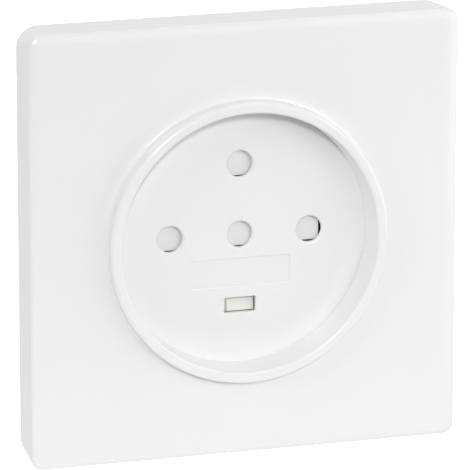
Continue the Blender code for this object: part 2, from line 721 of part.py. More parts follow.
def make_shutter_spring():
    """A helix along X between the stop on the retainer and the slide's web."""
    curve = bpy.data.curves.new("shutter_spring", "CURVE")
    curve.dimensions = "3D"
    curve.bevel_depth = SPRING_WIRE / 2
    curve.bevel_resolution = 2
    curve.use_fill_caps = True
    spline = curve.splines.new("POLY")
    steps = SPRING_TURNS * SPRING_STEPS
    spline.points.add(steps)
    middle = (SLIDE_BACK + SLIDE_FRONT) / 2
    end = SLIDE_WEB_LEFT - GAP - SPRING_WIRE / 2
    run = SPRING_LENGTH - SPRING_WIRE
    for step, point in enumerate(spline.points):
        angle = 2 * math.pi * SPRING_TURNS * step / steps
        y = -SPRING_DROP + SPRING_RADIUS * math.cos(angle)
        z = middle + SPRING_RADIUS * math.sin(angle)
        point.co = (end - run * step / steps, y, z, 1.0)
    piece("shutter_spring", curve, SPRING_STEEL)


def rail_outline(edge, side):
    """A guide rail along the slide's edge, ending in a stop on its right. side is 1 at the top."""
    inner = edge + side * GAP
    outer = inner + side * RAIL_THICKNESS
    stop_left = SLIDE_WEB_RIGHT + GAP
    stop_right = stop_left + RAIL_THICKNESS
    return [
        (-RAIL_LENGTH / 2, inner),
        (stop_left, inner),
        (stop_left, inner - side * STOP_LENGTH),
        (stop_right, inner - side * STOP_LENGTH),
        (stop_right, outer),
        (-RAIL_LENGTH / 2, outer),
    ]


def make_contact_retainer():
    hole_radius = PIN_HOLE_RADIUS + RETAINER_HOLE_MARGIN
    outlines = [circle(RETAINER_RADIUS)]
    outlines += [circle(hole_radius, BORE_STEPS, place) for place in pin_places()]
    outlines.append(
        rectangle(
            -EARTH_SLOT_WIDTH / 2 - RETAINER_HOLE_MARGIN,
            EARTH_SLOT_WIDTH / 2 + RETAINER_HOLE_MARGIN,
            -PIN_CIRCLE - EARTH_SLOT_HEIGHT / 2 - RETAINER_HOLE_MARGIN,
            -PIN_CIRCLE + EARTH_SLOT_HEIGHT / 2 + RETAINER_HOLE_MARGIN,
        )
    )
    disc = slab("contact_retainer", outlines, RETAINER_BACK, 0.0)
    retainer = piece("contact_retainer", disc, DARK_MOULDING)
    root = RETAINER_BACK / 2
    top = SLIDE_FRONT
    rails = [rail_outline(SLIDE_TOP, 1), rail_outline(SLIDE_BOTTOM, -1)]
    stop_face = SLIDE_WEB_LEFT - GAP - SPRING_LENGTH - GAP
    spring_stop = rectangle(
        stop_face - SPRING_STOP_THICKNESS,
        stop_face,
        -SPRING_DROP - SPRING_STOP_WIDTH / 2,
        -SPRING_DROP + SPRING_STOP_WIDTH / 2,
    )
    join(retainer, tool("slide_guides", slab("slide_guides", [*rails, spring_stop], root, top)))


def make_contact_base():
    edge = BASE_RADIUS - BASE_TAPER - BASE_ROUNDING
    points = [(0.0, BASE_FRONT), (COLLAR_RADIUS, BASE_FRONT)]
    points += [(COLLAR_RADIUS, BASE_FRONT - FLANGE_THICKNESS), (BASE_RADIUS, BASE_FRONT - FLANGE_THICKNESS)]
    points += arc(edge, BASE_ROUNDING - BASE_DEPTH, BASE_ROUNDING, 0, -90, 4)
    points.append((0.0, -BASE_DEPTH))
    base = piece("contact_base", profile("contact_base", points, False), DARK_MOULDING)
    lathe(base, ROUND_STEPS)
    boss_front = BASE_FRONT - 0.05 * MM
    join(base, ears("base_ears", boss_front - EAR_BOSS_DEPTH, boss_front, BASE_RADIUS - EAR_WIDTH / 4))
    recess = slab("retainer_recess", [circle(RECESS_RADIUS)], RECESS_FLOOR, GAP)
    poles = [*ROUND_POLES, EARTH_POLE]
    angles = [angle for _, angle, _ in poles]
    above = RECESS_FLOOR + GAP
    bore = slab("contact_bore", [circle(BORE_RADIUS, BORE_STEPS)], BORE_FLOOR, above)
    bores = [
        Matrix.Rotation(math.radians(angle), 4, "Z") @ Matrix.Translation((radius, 0.0, 0.0))
        for _, angle, radius in poles
    ]
    half_width = CLAMP_WIDTH / 2 + GAP
    near, far = CLAMP_RADIUS - CLAMP_DEPTH / 2 - GAP, CLAMP_RADIUS + CLAMP_DEPTH / 2 + GAP
    pocket = box("clamp_pocket", near, far, -half_width, half_width, CLAMP_BACK - GAP, above)
    slot_half = TAIL_WIDTH / 2 + GAP
    slot_floor = TAIL_TOP - TAIL_THICKNESS - GAP
    short_slot = box("tail_slot", PIN_CIRCLE, CLAMP_RADIUS, -slot_half, slot_half, slot_floor, above)
    long_slot = box("long_slot", 0.0, CLAMP_RADIUS, -slot_half, slot_half, slot_floor, above)
    window_half = WIRE_WINDOW_WIDTH / 2
    window_top = -WIRE_WINDOW_DROP
    window = box(
        "wire_window",
        CLAMP_RADIUS,
        max(BASE_RADIUS, COLLAR_RADIUS) + GAP,
        -window_half,
        window_half,
        window_top - WIRE_WINDOW_HEIGHT,
        window_top,
    )
    well_radius = CLAMP_HEAD_RADIUS + GAP
    well_outline = circle(well_radius, SMALL_STEPS, (CLAMP_RADIUS, 0.0))
    well = slab("screw_well", [well_outline], -BASE_DEPTH - GAP, CLAMP_BACK)
    outer_angles = [angle for _, angle, radius in poles if radius > 0]
    inner_angles = [angle for _, angle, radius in poles if radius == 0]
    cut(
        base,
        tool("retainer_recess", recess),
        tool("contact_bores", copies("contact_bores", bore, bores)),
        tool("clamp_pockets", copies("clamp_pockets", pocket, turned(angles))),
        tool("tail_slots", copies("tail_slots", short_slot, turned(outer_angles))),
        tool("long_slots", copies("long_slots", long_slot, turned(inner_angles))),
        tool("wire_windows", copies("wire_windows", window, turned(angles))),
        tool("screw_wells", copies("screw_wells", well, turned(angles))),
        ear_bores("base_ear_bores", EAR_SCREW_RADIUS + GAP, -BASE_DEPTH, GAP),
    )


def tail(name, start, pole):
    """The flat tail of a contact, from the sleeve or fork into the clamp."""
    half = TAIL_WIDTH / 2
    strip = box(name, start, TAIL_END, -half, half, TAIL_TOP - TAIL_THICKNESS, TAIL_TOP)
    return tool(name, strip, pole)


def make_sleeve_contact(name, pole, place):
    bottom = SLEEVE_TOP - SLEEVE_LENGTH
    points = [
        (SLEEVE_RADIUS, SLEEVE_TOP),
        (SLEEVE_RADIUS, bottom),
        (SLEEVE_BORE, bottom),
        (SLEEVE_BORE, SLEEVE_TOP - SLEEVE_LEAD_IN),
        (SLEEVE_BORE + SLEEVE_LEAD_IN, SLEEVE_TOP),
    ]
    contact = piece(f"contact_{name}", profile(f"contact_{name}", points, True), BRASS, pole)
    contact.location = (place, 0.0, 0.0)
    lathe(contact, BORE_STEPS)
    join(contact, tail(f"tail_{name}", place + SLEEVE_BORE + SLEEVE_WALL / 3, pole))
    half_slit = SLIT_WIDTH / 2
    reach = SLEEVE_RADIUS + GAP
    slit_floor = SLEEVE_TOP - SLIT_LENGTH
    slit = box("slit", -reach, reach, -half_slit, half_slit, slit_floor, SLEEVE_TOP + GAP)
    slit.transform(Matrix.Rotation(math.radians(90), 4, "Z"))
    slits = tool(f"slit_{name}", slit, pole)
    slits.location = (place, 0.0, 0.0)
    cut(contact, slits)
    inner = SLEEVE_RADIUS + GAP
    outer = inner + GRIP_THICKNESS
    opening = math.degrees(GRIP_OPENING / inner)
    ring = arc(0.0, 0.0, outer, opening / 2, 360 - opening / 2, BORE_STEPS)
    ring += arc(0.0, 0.0, inner, 360 - opening / 2, opening / 2, BORE_STEPS)
    band = slab(f"grip_ring_{name}", [ring], GRIP_TOP - GRIP_HEIGHT, GRIP_TOP)
    grip = piece(f"grip_ring_{name}", band, SPRING_STEEL, pole)
    grip.location = (place, 0.0, 0.0)


def make_fork_contact(name, pole, place):
    """A hairpin of strip brass whose two leaves pinch the flat earth pin."""
    bottom = SLEEVE_TOP - SLEEVE_LENGTH + FORK_THICKNESS / 2
    bend = FORK_PINCH + FORK_THICKNESS
    pinch_height = GRIP_TOP - GRIP_HEIGHT / 2
    mouth = FORK_MOUTH + FORK_THICKNESS / 2
    leaf = FORK_PINCH + FORK_THICKNESS / 2
    left = [(-mouth, SLEEVE_TOP), (-leaf, pinch_height), (-bend, bottom + bend)]
    right = [(-x, z) for x, z in reversed(left)]
    path = left[:2] + arc(0.0, bottom + bend, bend, 180, 360, 2 * CORNER_STEPS) + right[1:]
    hairpin = side_slab(
        f"contact_{name}", [ribbon(path, FORK_THICKNESS)], -FORK_WIDTH / 2, FORK_WIDTH / 2
    )
    contact = piece(f"contact_{name}", hairpin, BRASS, pole)
    contact.location = (place, 0.0, 0.0)
    join(contact, tail(f"tail_{name}", place + leaf, pole))
    half_inner_x = FORK_PINCH + FORK_THICKNESS + GAP
    half_inner_y = FORK_WIDTH / 2 + GAP
    width, height = 2 * (half_inner_x + GRIP_THICKNESS), 2 * (half_inner_y + GRIP_THICKNESS)
    outlines = [
        rounded_rectangle(width, height, GRIP_THICKNESS, steps=2),
        rectangle(-half_inner_x, half_inner_x, -half_inner_y, half_inner_y),
    ]
    band = slab(f"grip_ring_{name}", outlines, GRIP_TOP - GRIP_HEIGHT, GRIP_TOP)
    grip = piece(f"grip_ring_{name}", band, SPRING_STEEL, pole)
    grip.location = (place, 0.0, 0.0)


def make_clamp(name, pole):
    """A brass cage open along the wire, with its screw through the sole."""
    half_width = CLAMP_WIDTH / 2
    hole_half = TAIL_WIDTH / 2 + GAP
    outlines = [
        rectangle(-half_width, half_width, CLAMP_BACK, CLAMP_TOP),
        rectangle(-hole_half, hole_half, CLAMP_BACK + CLAMP_SOLE, CLAMP_TOP - CLAMP_ROOF),
    ]
    cage = side_slab(f"clamp_{name}", outlines, -CLAMP_DEPTH / 2, CLAMP_DEPTH / 2)
    cage.transform(Matrix.Rotation(math.radians(90), 4, "Z"))
    clamp = piece(f"clamp_{name}", cage, BRASS, pole)
    clamp.location = (CLAMP_RADIUS, 0.0, 0.0)
    bevelled(clamp, CLAMP_EDGE, 1)
    thread = circle(CLAMP_SCREW_RADIUS + GAP, SMALL_STEPS)
    bore = slab(f"clamp_bore_{name}", [thread], CLAMP_BACK - GAP, CLAMP_BACK + CLAMP_SOLE + GAP)
    hole = tool(f"clamp_bore_{name}", bore, pole)
    hole.location = (CLAMP_RADIUS, 0.0, 0.0)
    cut(clamp, hole)


def make_screw(name, parent, radius, length, head_radius, head_height, look):
    """A cheese-head screw with its head's top at Z = 0 and its shank pointing along -Z."""
    points = [(0.0, 0.0)]
    points += arc(head_radius - HEAD_ROUNDING, -HEAD_ROUNDING, HEAD_ROUNDING, 90, 0, 3)
    tip = -head_height - length
    points += [(head_radius, -head_height), (radius, -head_height), (radius, tip + radius / 2)]
    points += [(radius / 2, tip), (0.0, tip)]
    screw = piece(name, profile(name, points, False), look, parent)
    lathe(screw, SMALL_STEPS)
    half = HEAD_SLOT_WIDTH / 2
    reach = head_radius + GAP
    slot = tool(f"slot_{name}", box("slot", -reach, reach, -half, half, -HEAD_SLOT_DEPTH, GAP), screw)
    cut(screw, slot)
    return screw


def make_clamp_screw(name, pole):
    """The clamp's screw enters from behind, so its head looks away from the wall's front."""
    size = (CLAMP_SCREW_RADIUS, CLAMP_SCREW_LENGTH, CLAMP_HEAD_RADIUS, CLAMP_HEAD_HEIGHT)
    screw = make_screw(f"clamp_screw_{name}", pole, *size, ZINCED_STEEL)
    screw.rotation_euler = (math.radians(180), 0.0, 0.0)
    tip = CLAMP_BACK + CLAMP_SOLE + CLAMP_SCREW_BITE
    screw.location = (CLAMP_RADIUS, 0.0, tip - CLAMP_SCREW_LENGTH - CLAMP_HEAD_HEIGHT)


def make_pole(name, angle, radius, make_contact):
    pole = empty(f"pole_{name}", wall_datum, angle)
    make_contact(name, pole, radius)
    make_clamp(name, pole)
    make_clamp_screw(name, pole)


def make_assembly_screws():
    """Two screws from the front, through the cover's ears and the frame into the base's bosses."""
    size = (EAR_SCREW_RADIUS, EAR_SCREW_LENGTH, EAR_HEAD_RADIUS, EAR_HEAD_HEIGHT)
    for number, angle in enumerate(EAR_ANGLES, 1):
        turn = math.radians(angle)
        screw = make_screw(f"assembly_screw_{number}", wall_datum, *size, ZINCED_STEEL)
        top = COVER_FOOT + EAR_THICKNESS + GAP + EAR_HEAD_HEIGHT
        screw.location = (EAR_RADIUS * math.cos(turn), EAR_RADIUS * math.sin(turn), top)


make_front_plate()
make_well_cover()
make_shutter_slide()
make_earth_shutter()
make_shutter_spring()
make_contact_retainer()
make_support_frame()
make_contact_base()
for pole_name, pole_angle, pin_radius in ROUND_POLES:
    make_pole(pole_name, pole_angle, pin_radius, make_sleeve_contact)
make_pole(*EARTH_POLE, make_fork_contact)
make_assembly_screws()
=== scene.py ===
"""A white three-phase wall socket, photographed from its upper left on a white ground."""

import math

import bmesh
import bpy
import numpy as np
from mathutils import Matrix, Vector
from mathutils.geometry import tessellate_polygon


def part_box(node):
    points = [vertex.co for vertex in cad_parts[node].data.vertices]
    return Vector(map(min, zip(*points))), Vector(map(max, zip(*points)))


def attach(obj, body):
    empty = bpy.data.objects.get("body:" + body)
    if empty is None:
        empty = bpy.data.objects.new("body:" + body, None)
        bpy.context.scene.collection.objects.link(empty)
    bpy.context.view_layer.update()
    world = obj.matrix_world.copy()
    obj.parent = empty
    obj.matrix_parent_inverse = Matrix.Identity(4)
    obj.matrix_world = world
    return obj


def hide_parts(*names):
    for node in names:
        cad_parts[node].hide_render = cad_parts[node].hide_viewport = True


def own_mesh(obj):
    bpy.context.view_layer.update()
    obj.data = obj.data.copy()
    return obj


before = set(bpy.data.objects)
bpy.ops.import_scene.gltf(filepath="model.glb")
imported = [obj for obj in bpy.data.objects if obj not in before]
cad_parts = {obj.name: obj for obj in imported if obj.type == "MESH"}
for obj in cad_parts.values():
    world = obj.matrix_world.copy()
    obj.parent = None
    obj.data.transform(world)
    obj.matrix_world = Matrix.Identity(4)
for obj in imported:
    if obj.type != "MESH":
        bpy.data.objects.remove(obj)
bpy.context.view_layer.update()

MM = 0.001
scene = bpy.context.scene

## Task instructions
Locate the line that contains "cad_parts[node].hide_render = cad_parts[node].hide_viewport". Repeat it and every line after it, up to and including the final line, exactly.

## Exercise result
        cad_parts[node].hide_render = cad_parts[node].hide_viewport = True


def own_mesh(obj):
    bpy.context.view_layer.update()
    obj.data = obj.data.copy()
    return obj


before = set(bpy.data.objects)
bpy.ops.import_scene.gltf(filepath="model.glb")
imported = [obj for obj in bpy.data.objects if obj not in before]
cad_parts = {obj.name: obj for obj in imported if obj.type == "MESH"}
for obj in cad_parts.values():
    world = obj.matrix_world.copy()
    obj.parent = None
    obj.data.transform(world)
    obj.matrix_world = Matrix.Identity(4)
for obj in imported:
    if obj.type != "MESH":
        bpy.data.objects.remove(obj)
bpy.context.view_layer.update()

MM = 0.001
scene = bpy.context.scene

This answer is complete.